Having been invited to take part in a military history event this summer, we decided that this would be the perfect time to put the machine gun on show. However, the gun’s mount was missing, making it difficult to display it safely. To rectify this, we asked a local engineering company to fabricate a stand. And it was while dismantling the weapon to fit the new tripod that Felix came to light (see photographs).

This particular MG08 was captured by troops of the 16th Battalion, the Rifle Brigade, a forerunner of the Royal Green Jackets. It still bears the scars of the fighting in which it was taken, with several bullet holes clearly visible. An inscription on the water-jacket of the gun reads: “Trophy claimed by 16th Rifle Brigade, 31 July 1917”. That date was, of course, the first day of the Battle of Passchendale, on which the battalion, part of 117th Brigade, 39th Division, XVIII Corps, took part in the 5th Army attack that would become known as the Battle of Pilkem Ridge.

The men of 16 RB were tasked to capture the German front and second line trench systems, in front of, in and behind Kitchener’s Wood, before securing crossings of the Steenbeek river, to the north of St Julien (see photograph). The battalion’s war diary contains a detailed account of the fighting, written by the Commanding Officer, Lt Col The Hon Edward Coke, MC, who was himself wounded in the assault (WO95/2586/1).

Zero was set for 0340, about 30 minutes before dawn, and was heralded by a heavy artillery bombardment on the German front line and beyond. At 0513 the battalion advanced to capture its first objective (the Black Line). Racecourse Farm offered serious opposition to the left company, where a machine gun in a concrete bunker inflicted numerous casualties until it was captured. This company then came under fire from a second machine gun at Bochcastel Estaminet, and this was silenced by rifle grenades and Lewis Gun fire. The leading waves advanced into Cannon and Canoe Trenches (Black Line) where they came under further heavy machine gun and sniper fire from Kitchener’s Wood. One machine gun in particular, apparently positioned near the ‘M’ in Bochcastel Estaminet (see map) gave a great deal of trouble until it was captured. Two officers, Lt Taylor and Lt Barrett, were among its victims.

Meanwhile, the right company was fired on by two machine gun positions in Kitchener’s Wood. Both of these were captured, along with the guns and the wood was cleared before the troops advanced to the second objective (the black dotted line) where more machine guns and snipers were encountered. These groups were killed or captured and while the second objective was being consolidated, the attackers were fired on from further MGs at Regina Cross, a second position, south-west of the cross-roads, and from Alberta. The follow-on waves then passed through and headed for the Steenbeek. It was now Zero plus 1 hour 40 minutes. Regina Cross, which consisted of three strong points, offered further serious resistance on the left until platoons managed to outflank it, using Lewis Guns and Rifle Grenades, and No 27 bombs (phosphorus). About 30 Germans were killed or captured along with three further machine guns before the Steenbeek was reached and crossed. Over the six days in which the 16 RB were involved in this action their casualties were 32 killed (including two officers), 277 wounded and 18 missing. A total of seven machine guns were recovered by the battalion and taken back to the rear.

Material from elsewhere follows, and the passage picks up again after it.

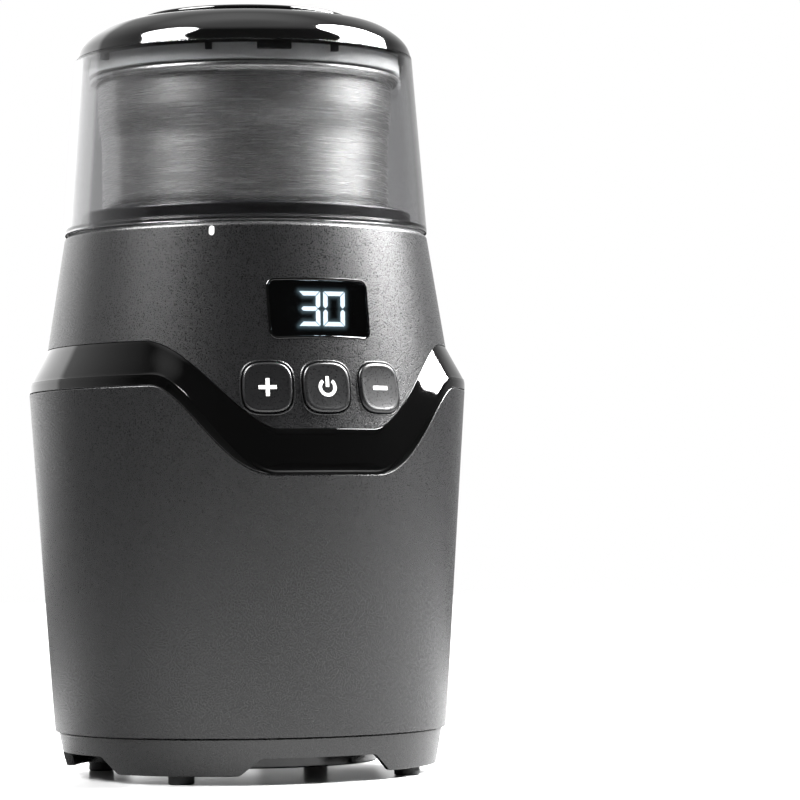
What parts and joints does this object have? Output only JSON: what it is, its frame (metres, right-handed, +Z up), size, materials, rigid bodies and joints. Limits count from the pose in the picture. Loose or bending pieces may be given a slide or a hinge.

There is a direct, if tenuous Buckinghamshire link to this action. The Rifle Brigade was forced to withdraw back across the Steenbeek after a strong German counter-attack and established their line to the west of the watercourse. Two weeks later, on 16 August, the First Buckinghamshire Battalion would attack in the same area, successfully crossing the Steenbeek and securing a new line to the east.

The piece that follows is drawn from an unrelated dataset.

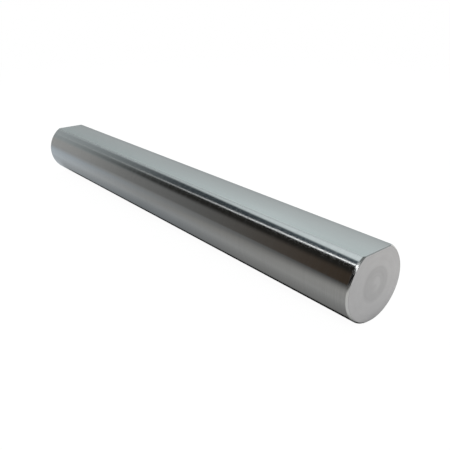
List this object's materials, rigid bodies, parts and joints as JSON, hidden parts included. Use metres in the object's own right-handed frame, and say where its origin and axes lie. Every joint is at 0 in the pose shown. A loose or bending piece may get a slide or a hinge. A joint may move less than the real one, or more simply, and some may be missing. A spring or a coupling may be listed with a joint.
{
  "type": "rotary shaft",
  "caption": "Straight round steel shaft with a flat along its whole length and a small chamfer round each faced end, for turning in bearings and driving what is clamped on its flat.",
  "frame": {"origin": "on the axis of the ground round, at mid-length", "axes": "+X along the shaft's axis, +Z square out of the flat"},
  "size_m": [0.1524, 0.019, 0.0177],
  "materials": {
    "ground_steel": "fine ground round, lengthwise ground flat and matt turned end faces"
  },
  "bodies": {
    "root": {"rotary_shaft": "ground_steel"}
  },
  "joints": []
}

The MG08, calibre 7.92x57mm, was the standard German heavy machine gun throughout the First World War. It was a beast, weighing in at 62.2kg (with water tank and fixed to its sled mount), but being belt-fed it had a cyclic rate of fire of 450-plus rounds per minute and an effective range of 2500 yards. A lighter version, the MG08/15, was developed during the war and could be carried and fired on the move. The MG08, although largely replaced by the lighter and more modern MG34 and MG42, was still in use by some German units in the Second World War. It was mainly used in fixed defensive positions, including along the Atlantic Wall, and was certainly encountered by allied troops in Normandy during and after the D Day landings.